## Start

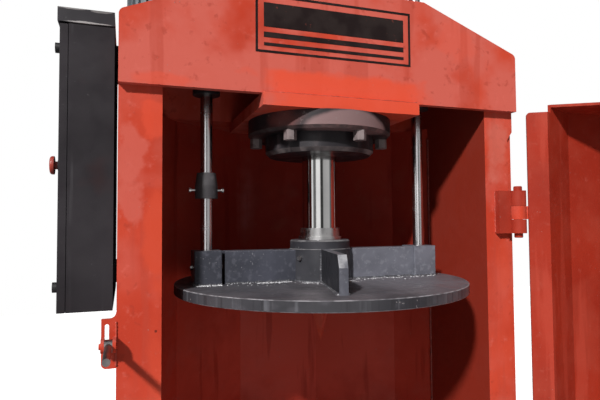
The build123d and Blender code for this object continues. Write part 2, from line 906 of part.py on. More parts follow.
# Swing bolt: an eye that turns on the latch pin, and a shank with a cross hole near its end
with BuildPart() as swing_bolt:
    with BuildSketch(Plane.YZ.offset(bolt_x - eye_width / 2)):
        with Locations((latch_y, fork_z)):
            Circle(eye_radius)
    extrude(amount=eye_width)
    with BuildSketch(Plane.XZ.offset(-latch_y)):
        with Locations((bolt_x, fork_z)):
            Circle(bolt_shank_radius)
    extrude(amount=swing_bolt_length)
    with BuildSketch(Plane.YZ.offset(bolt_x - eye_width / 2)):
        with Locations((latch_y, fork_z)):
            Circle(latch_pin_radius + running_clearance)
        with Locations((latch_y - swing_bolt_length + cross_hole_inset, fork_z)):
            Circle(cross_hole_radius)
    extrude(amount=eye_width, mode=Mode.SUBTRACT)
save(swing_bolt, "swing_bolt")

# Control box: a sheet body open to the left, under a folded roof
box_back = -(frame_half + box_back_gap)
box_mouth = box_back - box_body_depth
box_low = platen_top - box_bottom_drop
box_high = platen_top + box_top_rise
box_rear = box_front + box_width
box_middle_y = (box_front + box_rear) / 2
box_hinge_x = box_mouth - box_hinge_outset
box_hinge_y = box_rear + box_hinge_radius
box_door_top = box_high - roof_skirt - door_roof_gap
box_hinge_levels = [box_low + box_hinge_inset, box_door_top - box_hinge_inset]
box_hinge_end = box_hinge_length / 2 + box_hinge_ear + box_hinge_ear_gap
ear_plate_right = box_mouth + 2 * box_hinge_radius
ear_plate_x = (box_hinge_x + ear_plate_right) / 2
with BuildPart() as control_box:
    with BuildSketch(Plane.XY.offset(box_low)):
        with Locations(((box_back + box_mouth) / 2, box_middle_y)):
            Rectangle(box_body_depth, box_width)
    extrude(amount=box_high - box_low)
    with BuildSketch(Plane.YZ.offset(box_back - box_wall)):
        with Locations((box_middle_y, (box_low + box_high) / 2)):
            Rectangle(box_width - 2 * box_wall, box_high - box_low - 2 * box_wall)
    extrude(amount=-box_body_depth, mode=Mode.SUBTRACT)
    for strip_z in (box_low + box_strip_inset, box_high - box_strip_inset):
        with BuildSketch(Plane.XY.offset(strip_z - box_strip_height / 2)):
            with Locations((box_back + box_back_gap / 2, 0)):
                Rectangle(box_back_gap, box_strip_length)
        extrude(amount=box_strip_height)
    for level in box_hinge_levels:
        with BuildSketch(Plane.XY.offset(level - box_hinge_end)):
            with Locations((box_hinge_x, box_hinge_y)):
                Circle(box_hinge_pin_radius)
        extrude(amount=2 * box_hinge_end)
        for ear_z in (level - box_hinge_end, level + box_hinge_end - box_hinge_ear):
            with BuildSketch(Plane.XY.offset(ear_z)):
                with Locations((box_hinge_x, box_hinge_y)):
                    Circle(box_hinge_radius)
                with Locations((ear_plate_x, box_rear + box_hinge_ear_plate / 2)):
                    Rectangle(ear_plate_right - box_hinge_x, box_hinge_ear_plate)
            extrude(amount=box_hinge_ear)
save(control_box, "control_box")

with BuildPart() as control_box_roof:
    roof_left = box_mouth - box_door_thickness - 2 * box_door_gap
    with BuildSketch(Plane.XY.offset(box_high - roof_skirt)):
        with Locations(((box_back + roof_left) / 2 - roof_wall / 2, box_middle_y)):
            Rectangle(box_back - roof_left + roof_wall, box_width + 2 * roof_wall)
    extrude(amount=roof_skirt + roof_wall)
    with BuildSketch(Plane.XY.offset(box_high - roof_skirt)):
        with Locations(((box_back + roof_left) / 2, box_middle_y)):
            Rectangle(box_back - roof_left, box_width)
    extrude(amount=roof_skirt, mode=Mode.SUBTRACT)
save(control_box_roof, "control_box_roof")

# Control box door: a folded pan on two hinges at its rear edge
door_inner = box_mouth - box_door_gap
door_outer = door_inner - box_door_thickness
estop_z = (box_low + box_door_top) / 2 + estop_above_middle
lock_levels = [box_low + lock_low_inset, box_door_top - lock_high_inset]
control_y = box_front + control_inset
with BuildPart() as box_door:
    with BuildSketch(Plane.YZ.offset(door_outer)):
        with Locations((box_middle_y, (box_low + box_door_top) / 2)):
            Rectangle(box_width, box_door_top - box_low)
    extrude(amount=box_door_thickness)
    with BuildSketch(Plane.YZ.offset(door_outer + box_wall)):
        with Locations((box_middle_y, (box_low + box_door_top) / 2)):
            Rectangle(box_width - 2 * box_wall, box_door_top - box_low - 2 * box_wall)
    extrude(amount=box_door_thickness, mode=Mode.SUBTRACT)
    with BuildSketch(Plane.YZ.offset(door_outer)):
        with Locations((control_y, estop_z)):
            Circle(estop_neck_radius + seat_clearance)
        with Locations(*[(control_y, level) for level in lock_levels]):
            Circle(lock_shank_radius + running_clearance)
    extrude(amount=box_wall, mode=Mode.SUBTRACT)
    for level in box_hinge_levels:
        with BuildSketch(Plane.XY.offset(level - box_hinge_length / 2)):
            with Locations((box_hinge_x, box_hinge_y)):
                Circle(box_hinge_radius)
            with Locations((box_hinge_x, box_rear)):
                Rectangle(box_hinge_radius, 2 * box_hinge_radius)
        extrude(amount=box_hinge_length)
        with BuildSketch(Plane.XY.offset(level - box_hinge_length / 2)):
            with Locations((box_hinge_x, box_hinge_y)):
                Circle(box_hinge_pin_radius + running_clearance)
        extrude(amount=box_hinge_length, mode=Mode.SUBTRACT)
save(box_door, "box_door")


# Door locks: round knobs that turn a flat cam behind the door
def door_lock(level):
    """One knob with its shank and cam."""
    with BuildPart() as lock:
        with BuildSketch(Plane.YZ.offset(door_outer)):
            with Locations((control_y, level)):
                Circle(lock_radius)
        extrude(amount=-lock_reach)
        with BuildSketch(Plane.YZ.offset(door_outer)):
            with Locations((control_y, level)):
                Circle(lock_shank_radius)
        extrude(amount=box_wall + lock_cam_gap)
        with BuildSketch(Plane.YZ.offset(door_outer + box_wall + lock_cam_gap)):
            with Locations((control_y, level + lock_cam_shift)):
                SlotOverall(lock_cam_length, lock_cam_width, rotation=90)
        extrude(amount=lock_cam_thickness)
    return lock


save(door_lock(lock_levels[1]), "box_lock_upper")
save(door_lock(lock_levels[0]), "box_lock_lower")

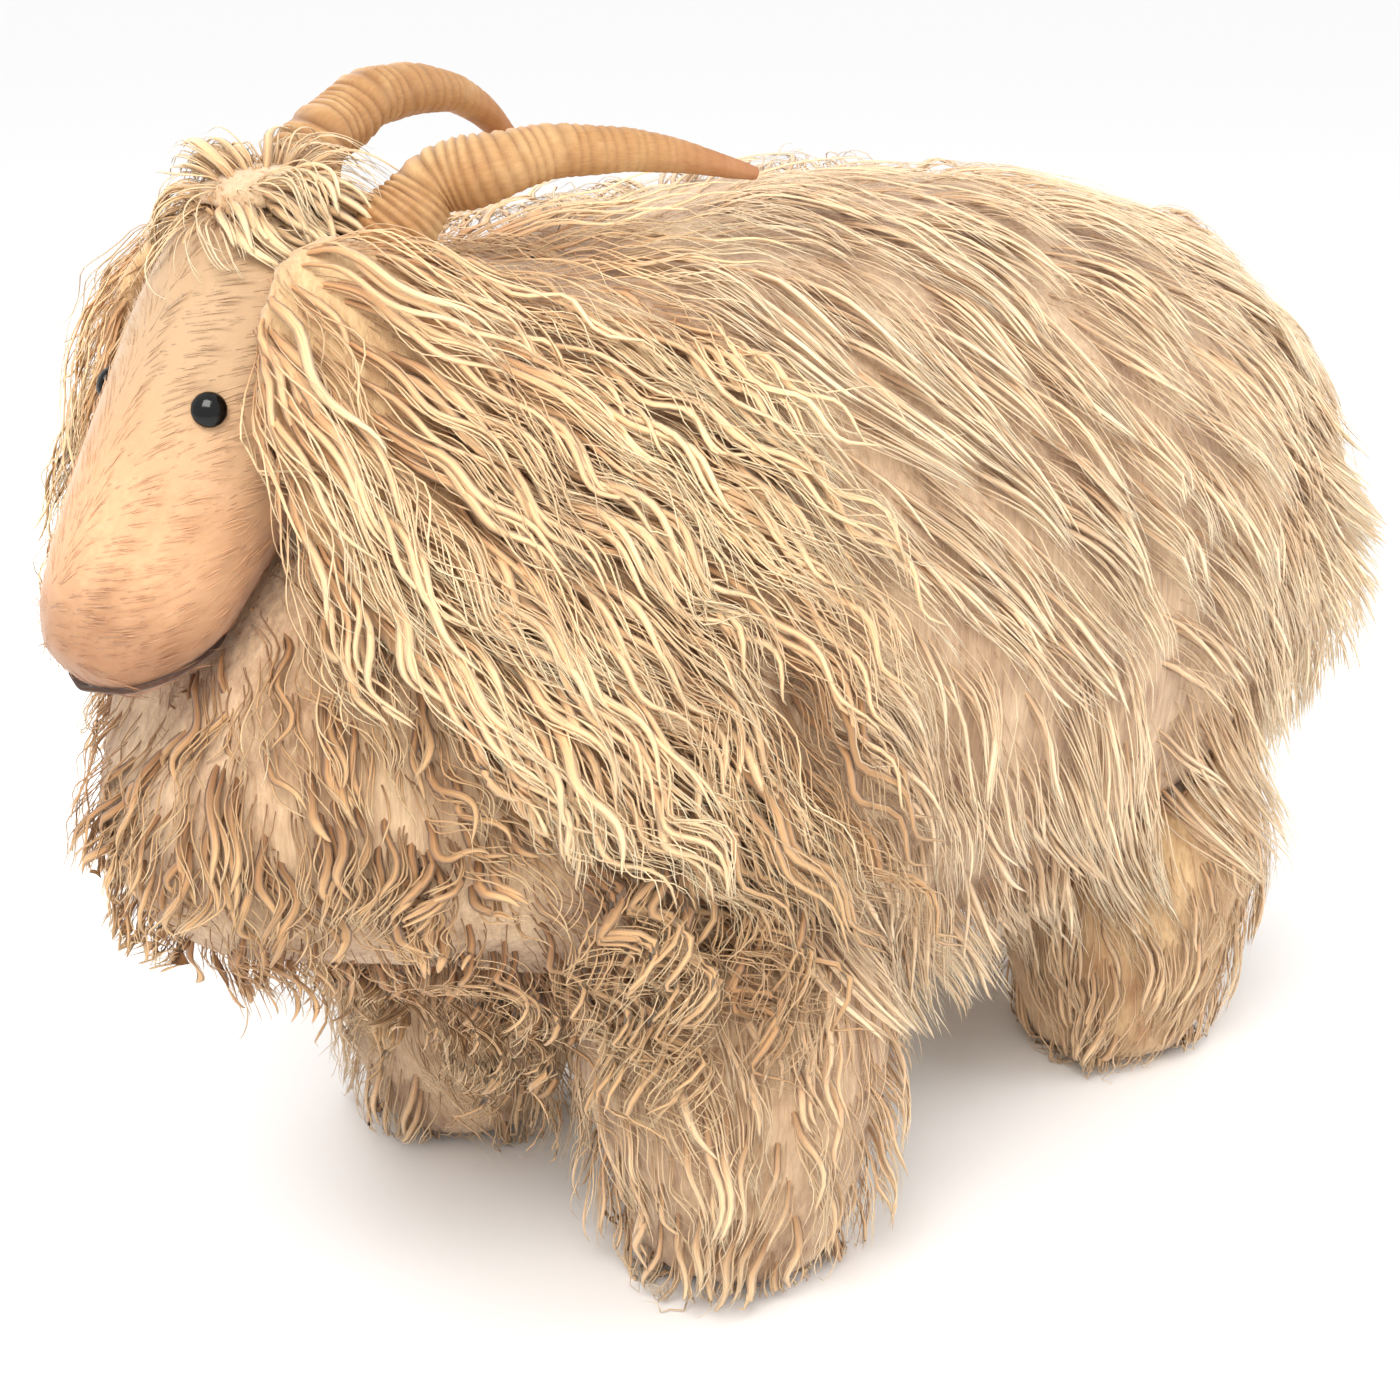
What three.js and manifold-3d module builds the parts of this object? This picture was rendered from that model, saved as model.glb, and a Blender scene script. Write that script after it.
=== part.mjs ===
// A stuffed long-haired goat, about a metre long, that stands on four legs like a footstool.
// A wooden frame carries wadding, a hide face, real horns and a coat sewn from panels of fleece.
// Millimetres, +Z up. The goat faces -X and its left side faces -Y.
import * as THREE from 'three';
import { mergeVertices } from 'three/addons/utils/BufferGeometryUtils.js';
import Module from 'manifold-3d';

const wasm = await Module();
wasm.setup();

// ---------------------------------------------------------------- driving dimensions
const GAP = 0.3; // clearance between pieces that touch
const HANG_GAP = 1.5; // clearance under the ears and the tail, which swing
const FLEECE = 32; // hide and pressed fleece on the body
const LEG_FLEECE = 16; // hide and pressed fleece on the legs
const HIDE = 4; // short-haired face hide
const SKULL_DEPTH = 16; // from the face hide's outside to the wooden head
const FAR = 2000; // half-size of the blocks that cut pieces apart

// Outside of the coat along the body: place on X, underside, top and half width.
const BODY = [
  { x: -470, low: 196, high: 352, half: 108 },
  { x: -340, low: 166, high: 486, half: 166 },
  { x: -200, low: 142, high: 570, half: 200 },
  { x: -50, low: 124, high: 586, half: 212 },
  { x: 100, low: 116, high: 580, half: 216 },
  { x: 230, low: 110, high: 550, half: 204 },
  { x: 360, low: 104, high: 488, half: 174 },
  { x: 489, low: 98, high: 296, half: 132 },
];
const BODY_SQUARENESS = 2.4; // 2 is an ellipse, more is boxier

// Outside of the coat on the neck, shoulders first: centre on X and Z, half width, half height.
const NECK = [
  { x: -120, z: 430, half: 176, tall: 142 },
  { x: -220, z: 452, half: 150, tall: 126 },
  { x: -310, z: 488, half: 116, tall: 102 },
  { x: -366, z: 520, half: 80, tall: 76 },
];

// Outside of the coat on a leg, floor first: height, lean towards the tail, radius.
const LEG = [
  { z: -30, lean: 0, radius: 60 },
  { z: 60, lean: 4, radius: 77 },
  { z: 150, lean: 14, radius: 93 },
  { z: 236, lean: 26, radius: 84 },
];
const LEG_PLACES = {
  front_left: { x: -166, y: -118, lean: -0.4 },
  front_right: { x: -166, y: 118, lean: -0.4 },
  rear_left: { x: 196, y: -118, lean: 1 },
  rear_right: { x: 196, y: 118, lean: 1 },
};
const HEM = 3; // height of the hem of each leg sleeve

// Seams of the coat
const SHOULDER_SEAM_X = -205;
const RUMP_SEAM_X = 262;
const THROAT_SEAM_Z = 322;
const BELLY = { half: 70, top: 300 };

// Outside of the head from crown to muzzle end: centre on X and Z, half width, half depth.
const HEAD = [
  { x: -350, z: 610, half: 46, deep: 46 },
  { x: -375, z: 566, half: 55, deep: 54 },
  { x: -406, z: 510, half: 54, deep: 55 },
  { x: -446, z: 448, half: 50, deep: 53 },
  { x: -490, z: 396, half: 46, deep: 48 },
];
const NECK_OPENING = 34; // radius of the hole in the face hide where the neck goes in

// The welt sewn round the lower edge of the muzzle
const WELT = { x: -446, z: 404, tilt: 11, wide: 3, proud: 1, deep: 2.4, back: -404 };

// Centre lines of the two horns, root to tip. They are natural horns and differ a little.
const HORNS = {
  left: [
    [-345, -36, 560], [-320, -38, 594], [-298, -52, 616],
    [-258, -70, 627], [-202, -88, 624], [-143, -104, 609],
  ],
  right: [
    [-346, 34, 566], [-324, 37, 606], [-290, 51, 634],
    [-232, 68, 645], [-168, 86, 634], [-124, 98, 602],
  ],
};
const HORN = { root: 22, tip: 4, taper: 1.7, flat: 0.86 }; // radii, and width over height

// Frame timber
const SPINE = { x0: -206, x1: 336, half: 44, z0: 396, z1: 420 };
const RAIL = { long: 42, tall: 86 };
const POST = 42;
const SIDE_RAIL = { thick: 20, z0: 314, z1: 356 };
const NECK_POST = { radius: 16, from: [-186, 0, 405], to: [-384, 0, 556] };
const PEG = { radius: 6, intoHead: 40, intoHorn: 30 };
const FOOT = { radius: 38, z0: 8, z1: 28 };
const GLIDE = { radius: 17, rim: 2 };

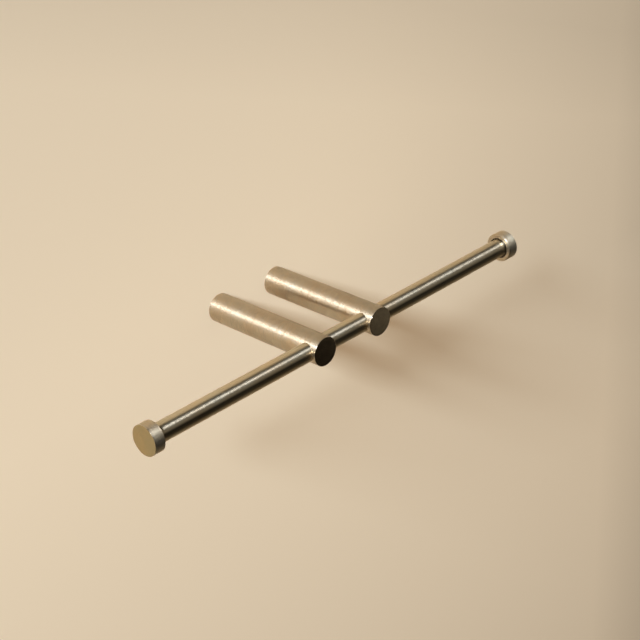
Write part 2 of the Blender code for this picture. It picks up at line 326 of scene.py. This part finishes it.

## End

Task objective: Look through the lines above and collect those with the word "code".

Result below:
The build123d and Blender code for this object continues. Write part 2, from line 906 of part.py on. More parts follow.
Write part 2 of the Blender code for this picture. It picks up at line 326 of scene.py. This part finishes it.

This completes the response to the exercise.